そして完成した試作品を関係者に見せて飲ませたところ、大きな評判となり爆発的に全国に広がっていきました。
昭和40年代以降に小学校や中学校に通っていた人なら、昔懐かしい給食の大切な思い出となっているでしょう。
子どもたちに不人気の牛乳を、高い栄養価はそのままに味を大きく変えるのは簡単ではありません。
そんな簡単ではない課題を大島食品工業(株)が引き受けたのは、美味しく食べてこその精神があったからです。
どれだけ栄養価が高くても、美味しく食べられないと意味がありません。
学校給食に楽しさと美味しさをと呼びかけてきた大島食品工業(株)だからこそ、難しい課題を引き受け製品化までこぎ着けました。
美味しく食べてこその精神は、半世紀近く経った現在でも受け継がれています。
開発当初は少なかったミルメークの味も、バナナやメロン、抹茶きなこなど時代に合わせてさまざまなフレーバーを追加し全8種類となりました。
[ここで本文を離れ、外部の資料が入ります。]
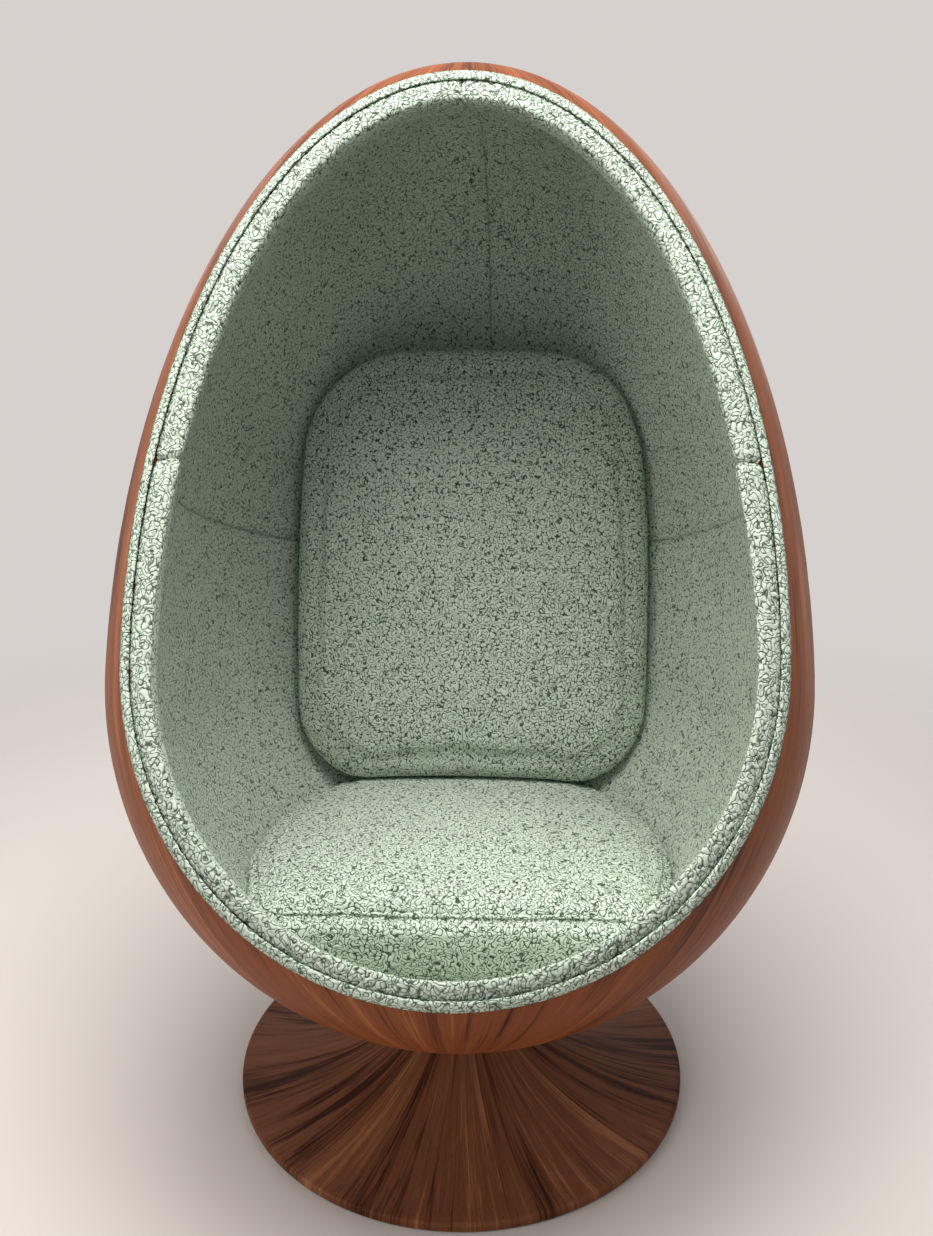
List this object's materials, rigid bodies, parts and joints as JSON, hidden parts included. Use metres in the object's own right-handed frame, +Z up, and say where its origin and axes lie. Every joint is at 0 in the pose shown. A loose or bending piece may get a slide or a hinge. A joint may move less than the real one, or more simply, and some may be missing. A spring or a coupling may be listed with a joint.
{
  "type": "pod chair",
  "caption": "Egg-shaped swivel pod chair: wood-veneered shell with a looped-fabric lining, loose seat and back cushions, and a trumpet foot.",
  "frame": {"origin": "on the floor, on the swivel axis, at the middle of the foot's underside", "axes": "+Z up along the swivel axis; the chair faces -Y; +X is to the right of someone who looks at its front"},
  "size_m": [0.8358, 0.864, 1.3311],
  "materials": {
    "shell_veneer": "satin lacquered walnut veneer",
    "foot_veneer": "satin lacquered walnut veneer laid in radial sectors",
    "boucle_lining": "sage green looped boucle",
    "boucle_welt": "sage green looped boucle over cord",
    "boucle_cushion": "sage green looped boucle",
    "inner_timber": "plain birch plywood",
    "painted_steel": "black powder coat",
    "plated_steel": "zinc plated",
    "ballast_iron": "as cast, blacked",
    "black_plastic": "matte",
    "bush_plastic": "matte acetal",
    "floor_felt": "pressed felt"
  },
  "bodies": {
    "base": {"floor_pad": "floor_felt", "base_plate": "painted_steel", "base_trumpet": "foot_veneer", "ballast_disc": "ballast_iron", "column_flange": "painted_steel", "column_bolts": "plated_steel", "column_tube": "painted_steel", "neck_spacer": "black_plastic", "lower_bush": "bush_plastic", "upper_bush": "bush_plastic", "thrust_washer": "bush_plastic"},
    "pod": {"swivel_spindle": "plated_steel", "retaining_ring": "plated_steel", "swivel_hub": "plated_steel", "swivel_plate": "painted_steel", "mounting_saddle": "black_plastic", "mounting_block": "inner_timber", "plate_bolts": "plated_steel", "plate_washers": "plated_steel", "plate_nuts": "plated_steel", "outer_shell": "shell_veneer", "rim_welt": "boucle_welt", "upper_left_pad": "boucle_lining", "upper_right_pad": "boucle_lining", "lower_left_pad": "boucle_lining", "lower_right_pad": "boucle_lining", "left_deck_rib": "inner_timber", "right_deck_rib": "inner_timber", "seat_deck": "inner_timber", "deck_screws": "plated_steel"},
    "seat_cushion": {"seat_cushion": "boucle_cushion"},
    "back_cushion": {"back_cushion": "boucle_cushion"}
  },
  "joints": [
    {"name": "swivel", "type": "hinge", "parent": "base", "child": "pod", "pos_m": [0, 0, 0.139], "axis": [0, 0, 1], "continuous": true},
    {"name": "seat_cushion_lift", "type": "slide", "parent": "pod", "child": "seat_cushion", "axis": [0, -0.5739, 0.8189], "range_m": [0, 0.15]},
    {"name": "back_cushion_lift", "type": "slide", "parent": "seat_cushion", "child": "back_cushion", "axis": [0, -0.866, 0.5], "range_m": [0, 0.15]}
  ]
}
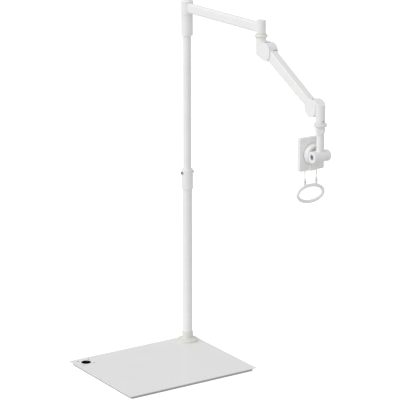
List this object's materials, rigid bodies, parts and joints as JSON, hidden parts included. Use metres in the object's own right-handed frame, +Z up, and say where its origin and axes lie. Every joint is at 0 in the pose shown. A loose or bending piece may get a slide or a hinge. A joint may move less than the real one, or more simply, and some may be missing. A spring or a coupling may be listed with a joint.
{
  "type": "floor stand support arm",
  "caption": "Floor stand with a weighted base, telescoping column, swivelling arms, spring arm with a level head, tilting mounting plate and a hand loop.",
  "frame": {"origin": "on the floor under the column axis, on the underside of the base mat", "axes": "+Z up; the base runs from the column along -X; the arms reach along -Y and the mounting plate faces +Y"},
  "size_m": [0.644, 1.0366, 1.546],
  "materials": {
    "white_powder_coat": "satin powder coat",
    "white_moulded_plastic": "fine satin moulding",
    "ivory_bearing_plastic": "satin",
    "zinc_plated_steel": "bright zinc",
    "bare_steel": "turned",
    "black_bush_plastic": "satin",
    "black_rubber": "matt"
  },
  "bodies": {
    "base_unit": {"base_mat": "black_rubber", "base_weight": "white_powder_coat", "base_cover": "white_powder_coat", "foot_screws": "zinc_plated_steel", "foot_flange": "white_powder_coat", "lower_tube": "white_powder_coat", "clamp_collar": "white_powder_coat", "clamp_screws": "zinc_plated_steel", "top_guide_bush": "black_bush_plastic"},
    "mast": {"upper_tube": "white_powder_coat", "bottom_guide_bush": "black_bush_plastic", "top_sleeve": "white_powder_coat", "arm_spindle": "zinc_plated_steel", "thrust_washer": "ivory_bearing_plastic", "spindle_nut": "zinc_plated_steel"},
    "extension_arm": {"arm_hub": "white_powder_coat", "hub_bushes": "ivory_bearing_plastic", "hub_cap": "white_moulded_plastic", "arm_beam": "white_powder_coat", "end_post": "white_powder_coat", "post_bushes": "ivory_bearing_plastic", "post_cap": "white_moulded_plastic"},
    "elbow_yoke": {"yoke": "white_powder_coat", "upper_swivel_ring": "ivory_bearing_plastic", "elbow_washer": "ivory_bearing_plastic", "elbow_spindle": "zinc_plated_steel", "elbow_nut": "zinc_plated_steel", "upper_pivot_pin": "zinc_plated_steel", "upper_link_pin": "zinc_plated_steel", "upper_pivot_covers": "white_moulded_plastic"},
    "spring_arm": {"spring_beam": "white_powder_coat", "beam_under_cover": "white_moulded_plastic", "upper_pivot_bushes": "black_bush_plastic", "lower_pivot_bushes": "black_bush_plastic", "spring_rod": "bare_steel", "spring_seats": "bare_steel", "coil_spring": "bare_steel"},
    "link": {"levelling_link": "bare_steel"},
    "level_head": {"head": "white_powder_coat", "head_set_screw": "zinc_plated_steel", "wrist_bushes": "ivory_bearing_plastic", "lower_pivot_pin": "zinc_plated_steel", "lower_link_pin": "zinc_plated_steel", "lower_pivot_covers": "white_moulded_plastic"},
    "wrist": {"lower_swivel_ring": "ivory_bearing_plastic", "locking_collar": "white_powder_coat", "drop_tube": "white_powder_coat", "wrist_spindle": "zinc_plated_steel"},
    "tilt_unit": {"tilt_bracket": "white_powder_coat", "tilt_bolt": "zinc_plated_steel", "tilt_cap": "white_moulded_plastic", "rotate_screw": "zinc_plated_steel"},
    "plate_unit": {"plate_cover": "white_moulded_plastic", "vesa_plate": "white_powder_coat", "friction_disc": "ivory_bearing_plastic", "handle_rods": "white_powder_coat", "handle_connectors": "white_powder_coat", "connector_screws": "zinc_plated_steel", "handle_loop": "white_moulded_plastic"}
  },
  "joints": [
    {"name": "column_height", "type": "slide", "parent": "base_unit", "child": "mast", "axis": [0, 0, 1], "range_m": [-0.42, 0.1]},
    {"name": "arm_swivel", "type": "hinge", "parent": "mast", "child": "extension_arm", "pos_m": [0, 0, 1.5], "axis": [0, 0, 1], "range_deg": [-175, 175]},
    {"name": "elbow_swivel", "type": "hinge", "parent": "extension_arm", "child": "elbow_yoke", "pos_m": [0, -0.55, 1.48], "axis": [0, 0, 1], "range_deg": [-150, 150]},
    {"name": "arm_lift", "type": "hinge", "parent": "elbow_yoke", "child": "spring_arm", "pos_m": [0, -0.602, 1.423], "axis": [-1, 0, 0], "range_deg": [-16, 68]},
    {"name": "link_swing", "type": "hinge", "parent": "elbow_yoke", "child": "link", "pos_m": [0, -0.602, 1.409], "axis": [-1, 0, 0], "range_deg": [-17, 69]},
    {"name": "head_level", "type": "hinge", "parent": "spring_arm", "child": "level_head", "pos_m": [0, -0.91662, 1.25218], "axis": [1, 0, 0], "range_deg": [-17, 69]},
    {"name": "head_swivel", "type": "hinge", "parent": "level_head", "child": "wrist", "pos_m": [0, -0.95762, 1.19], "axis": [0, 0, 1], "range_deg": [-165, 165]},
    {"name": "head_tilt", "type": "hinge", "parent": "wrist", "child": "tilt_unit", "pos_m": [0, -0.95762, 1.0645], "axis": [1, 0, 0], "range_deg": [-45, 14]},
    {"name": "plate_rotate", "type": "hinge", "parent": "tilt_unit", "child": "plate_unit", "pos_m": [0, -0.908, 1.0645], "axis": [0, 1, 0], "range_deg": [-90, 90]}
  ],
  "couplings": [
    {"joint": "link_swing", "follows": "arm_lift", "ratio": 1},
    {"joint": "head_level", "follows": "arm_lift", "ratio": 1}
  ]
}
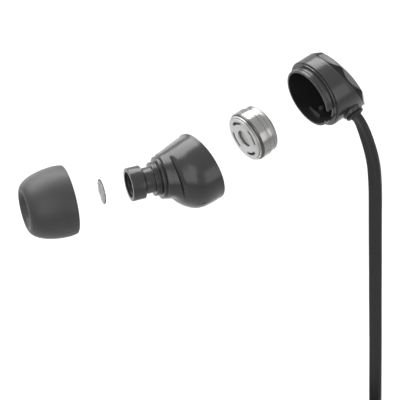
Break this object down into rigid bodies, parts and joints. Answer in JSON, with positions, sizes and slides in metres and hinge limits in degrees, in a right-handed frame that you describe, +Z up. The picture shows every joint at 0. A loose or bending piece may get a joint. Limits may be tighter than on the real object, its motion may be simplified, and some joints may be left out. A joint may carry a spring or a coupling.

昔は粉末タイプのみでしたが、現在では液体タイプも登場しています。
液体タイプはコーヒー・ココア・いちごの3種類あり、好みの味を選べます。
また液体タイプだと粉末と異なり、牛乳瓶の底に溶けずに残ってザラザラしてしまうことはありません。
入れた瞬間から牛乳と混ざり合い美味しい味に変化するので、嫌な気持ちがせず最後まで牛乳を飲めます。
美味しく飲んでこその精神があるからこそ、さらに飲みやすい液体タイプが生まれたのでしょう。
小学校や中学校の給食時代に出されていた人にとっては、思い出の品なので大人になった現在でもたまに飲みたくなるかもしれません。
しかし学校給食用の食品だと、なかなか気軽に手に入らないと思い諦めてしまうかもしれません。
ですが現在ではスーパーやドラッグストア、100円ショップでも販売されています。
家庭用として5個入り、20個入りなどのラインナップがあるので、もしお子さんが牛乳嫌いで悩んでいるなら試してみる価値があるかもしれません。
また子どもに見せることによりお父さんやお母さんの給食の思い出を語り合ったり、同世代で集まった時にも話のネタになるでしょう。
大島食品工業(株)では、時代とともに変わる食生活に対応しながらさまざまな製品を作り続けています。
学校給食向けのゼリーの素、栄養のある小魚を食べやすくした味付け小魚のミニフィッシュなどなど、大ヒット商品以外にも製造しています。
一般的には牛乳調味料のイメージが強い食品会社ですが、いつも使っている食品も実は作っているかもしれません。
現在では全国に営業拠点を設け、工場も各地にあります。
これからも美味しく食べてこその精神はそのままに、時代に合わせた食品を給食の現場に納入していきます。